Workshop in data analytics for teachers

By Brian Bevirt
08/27/2013 - 12:00am

Doug Nychka (CISL) and Timothy Robinson (University of Wyoming – UW) want to change the way people learn statistics and interact with data. Traditionally, statistics is taught using simple methods and small data sets. Despite the merits of this approach for new students, real-world applications of the discipline are messy, and statisticians contend with uncertain values and missing data. But these real-world data sets tell rich stories and sometimes offer intriguing clues about how nature works. Those possibilities are what stimulate the curiosity and imagination of future scientists and engineers. That enthusiasm for discovery is what Nychka and Robinson want to cultivate as they strive to develop and enrich the nation’s future workforce.

Locations of the most severe tornados
An example of a real-world geoscience dataset used in the workshop shows the locations of the most severe tornados (EF4 in blue and EF5 in magenta) recorded by the U.S. National Weather Service from 1950 – 2012.

They began their collaboration in an effort to broaden participation in math and statistics. Robinson cites a 2011 Harvard Study on Educational Policy and Governance titled “Globally Challenged: Are U.S. Students Ready to Compete?,” which found that the U.S. class of 2011 had a 32% proficiency rate in mathematics, ranking the U.S. 32nd among the nations evaluated. The study analyzes this finding and notes, “While the 42 percent math proficiency rate for U.S. white students is much higher than the averages for [U.S.] students from African American and Hispanic backgrounds, U.S. white students are still surpassed by all students in 16 other countries.” Nychka and Robinson want to develop young people’s interest in useful applications of statistics as early in their lives as possible.

Targeting math, science, and statistics professors of freshman and sophomore courses, the workshop particularly encouraged attendance by faculty at community colleges who teach introductory statistics and teachers of AP statistics at high schools in Wyoming and along the Front Range. Faculty at minority-serving institutions and historically black colleges and universities were also invited.

As Director of CISL’s Institute for Mathematics Applied to the Geosciences (IMAGE), Doug Nychka has a mandate to teach and mentor upcoming generations of scientists. Timothy Robinson’s educational expertise arises from his roles as a UW professor of statistics and Interim Director of Wyoming WWAMI Medical Education. The 16–19 June workshop “Data analytics for the Geosciences using R” is the first step in their plan to empower instructors to teach young people practical applications for statistics and modern data analysis in an interactive learning environment. Held at NCAR’s Mesa Lab campus in Boulder, Colorado, this workshop was the first in a planned series of events that will provide instructors with engaging tools for teaching statistics and stimulating their students’ interest in discovery.

Participants use the R software language for statistical computing, graphics, and interactive data analysis
Some of the participants in the new NCAR-UW workshop are shown using the R software language for statistical computing, graphics, and interactive data analysis. Participants felt that the workshop helped them leap forward in their R skills. Several said that they had tried to get started with R but never overcame the initial learning curve to try it out for their classes. “Data analytics for the Geosciences using R” is a new type of workshop that will multiply the efforts of statistics experts who want to make a beneficial impact on future U.S. scientists and engineers.

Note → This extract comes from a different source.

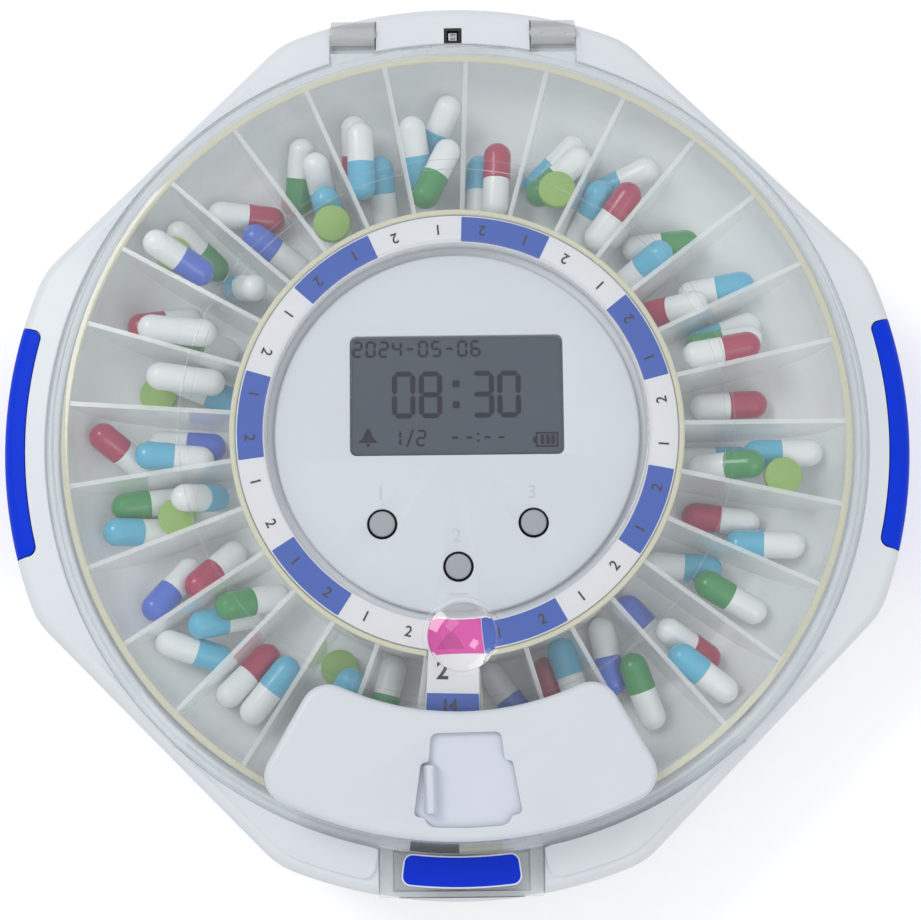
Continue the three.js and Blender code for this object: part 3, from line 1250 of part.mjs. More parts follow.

The inaugural hands-on tutorial workshop first taught participants how to use the R statistical software language. Participants then explored substantial data sets using a variety of statistical methods. Although the data sets were primarily drawn from the environmental and Earth sciences, participants were encouraged to use data from other fields that matched their interests. The interactive setting for the workshop supported the participants in contributing ideas for complementing and enhancing traditional statistics instruction. The workshop format also allowed participants to be collaborators in developing data analysis curricula that are rich in data that interests both them and their students. The intent of this format is to encourage participants to stress the relevance of statistics and data analysis in their student’s daily lives as well as their career plans.

In the post-workshop debriefing, participants indicated that they planned to use what they learned to help their students develop (a) data analysis skills, (b) techniques for handling larger and more complex data sets, and (c) an appreciation for the value of more advanced statistical methods. Participant feedback throughout the course provided inspiration for enhancing this workshop the next time it is offered. This process has started an interest group for exchanging training materials.

R is a publicly available software package developed by the international statistics community. It is a standard for current statistical methodology in industry, government, and health care. Thousands of contributors and an estimated two million users worldwide make up this active community. R has the flexibility to support a range of users from beginning statistics students all the way through scientists and engineers who are pursuing cutting-edge data analysis for research and commercial applications. It runs on numerous types of computing platforms, from laptops to supercomputers.